Iran’s courts do not protect Baha’is against murder, beatings and other kinds of violence, and they deny them the right to compensation. In the judicial system of the Islamic Republic, citizens who commit violence and crimes against the Baha’is are not prosecuted, because it considers the victims to be “infidels” and “unclean” apostates who have no rights. Christians, Jews and Zoroastrians in Iran are recognized by the country’s constitution as religious minorities and, in theory at least, they have some rights. This system has made Iran’s Baha’is the impeding victims of a potential genocide.

Genocide is a crime under international law – a system of law that holds both individuals and governments accountable. Individuals and governments can both therefore be prosecuted for committing genocide.

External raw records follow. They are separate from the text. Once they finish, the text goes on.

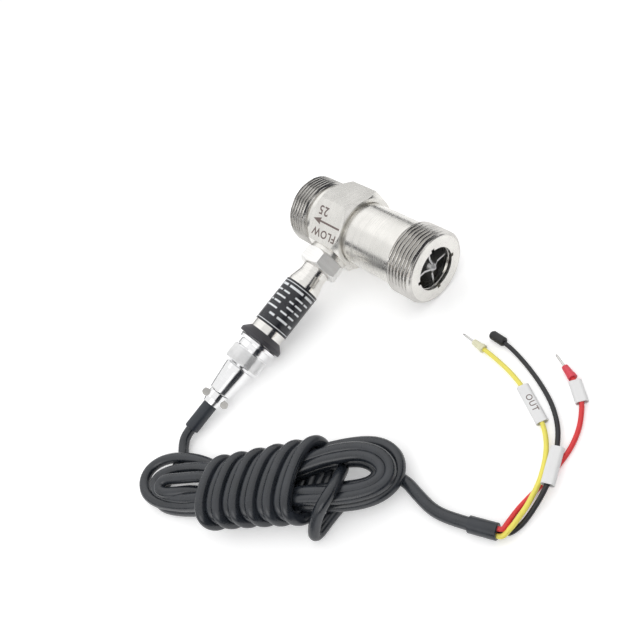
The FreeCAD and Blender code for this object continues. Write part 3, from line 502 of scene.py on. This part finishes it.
def cut_threads():
    """Helical thread turns at both ends, over a copy of the body that makes room for them."""
    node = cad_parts["meter_body"]
    data = node.data.copy()
    data.transform(node.matrix_world)
    work = bmesh.new()
    work.from_mesh(data)
    bmesh.ops.remove_doubles(work, verts=work.verts, dist=1e-6)
    inward = LAID.inverted()
    for vert in work.verts:
        place = inward @ vert.co
        x = place.x / MM
        radius = hypot(place.y, place.z) / MM
        if (47.6 < x or x < -17.8) and radius > 19.0:
            shrink = BARREL_R / radius
            vert.co = LAID @ Vector((place.x, place.y * shrink, place.z * shrink))
    work.to_mesh(data)
    work.free()
    for name in ("custom_normal", "sharp_edge", "sharp_face"):
        if name in data.attributes:
            data.attributes.remove(data.attributes[name])
    for face in data.polygons:
        face.use_smooth = True
    data.set_sharp_from_angle(angle=radians(24))
    body = bpy.data.objects.new("body_casting", data)
    bpy.context.scene.collection.objects.link(body)
    put_on(body, body_steel)
    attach(body, METER)
    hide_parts("meter_body")
    around = 96
    angles = [2 * pi * step / around for step in range(around)]
    for name, inner, face in THREAD_BANDS:
        side = 1 if face > inner else -1
        rows = ceil(abs(face - inner) / THREAD_PITCH * 12)
        rings = []
        for row in range(rows + 1):
            x = inner + (face - inner) * row / rows
            rings.append([around_flow(x, thread_radius(x, angle, inner, face), angle) for angle in angles])
        for x, radius in ((face - side * 0.02, 19.46), (face - side * 0.02, 18.5), (inner, 18.5)):
            rings.append([around_flow(x, radius, angle) for angle in angles])
        points, faces = swept_rings(rings)
        turns = new_piece(name, points, faces, thread_steel, 50.0)


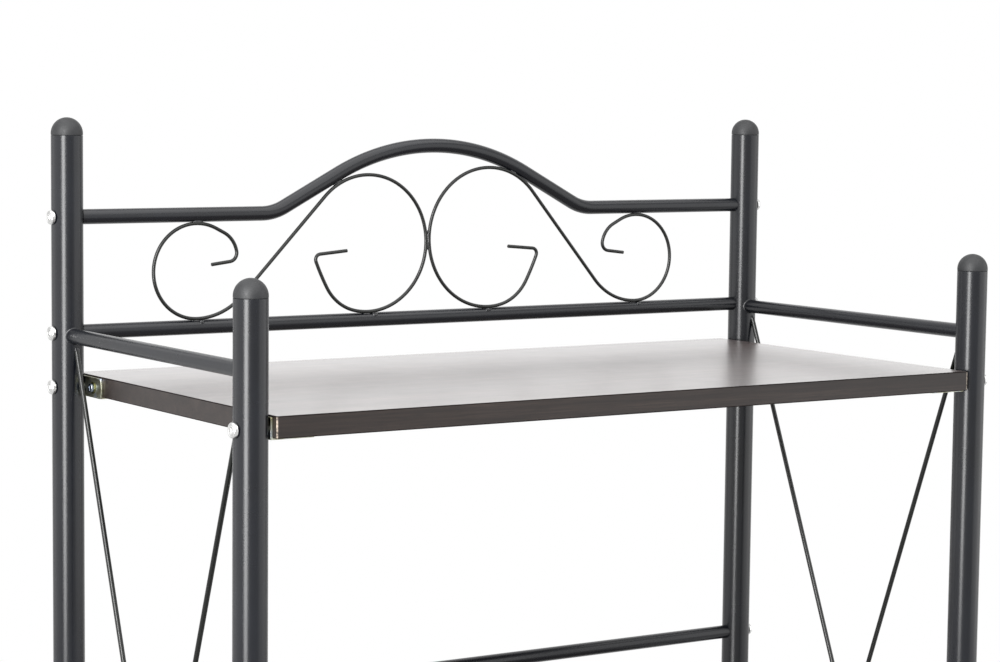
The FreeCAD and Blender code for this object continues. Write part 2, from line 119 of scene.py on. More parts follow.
# Electroplate: metal with drawn-out stains of passivation and fine barrel marks.
def platePaint(tree, v):
    where = addNode(tree, "TexCoord").outputs["Object"]
    cloud = speckle(tree, where, v["stainSize"], 0.0, 1.0, detail=4.0)
    colour = addNode(tree, "ValToRGB", {"stops": v["stops"]}, {0: cloud})
    gloss = speckle(tree, where, v["glossSize"], v["rough"][0], v["rough"][1])
    marks = speckle(tree, where, v["markSize"], 0.0, 1.0, detail=4.0)
    bump = addNode(tree, "Bump", {"Strength": v["markStrength"], "Distance": v["markDepth"] * mm},
                   {"Height": marks})
    return addNode(tree, "BsdfPrincipled", {"Metallic": 1.0},
                   {"Base Color": colour.outputs[0], "Roughness": gloss, "Normal": bump.outputs[0]})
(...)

Based on international law, and also Iran’s commitment to the Convention Against Genocide, the Islamic Republic must be held accountable for the environment of systematic persecution it has created for the Baha’is over the past 44 years. Iran’s government is, in principle, meant to be committed to preventing this crime and is obliged to criminalize genocide and to legislate punishments for its perpetrators in Iran’s domestic laws. But there is no sign that this government has ever had any intention of doing so: and Iranian laws do not address the crime of genocide in any form.

The Islamic Republic’s inaction does not, however, annul its international responsibilities. Nor does it grant immunity from prosecution to Iranian officials and its government.

According to international practice, any member state of the Convention Against Genocide can file a complaint against the government of the Islamic Republic with the International Court of Justice. And any third-party state that invokes “universal jurisdiction” in prosecuting the perpetrators of major international crimes – such as genocide – can prosecute suspects of any genocide of Baha’is in Iran if the alleged perpetrators enter that third country.

After 44 years of subjecting the Baha’is to death, suffering and bloodshed, and depriving them of living a normal life in Iran, it seems that holding the Islamic Republic to account is long overdue.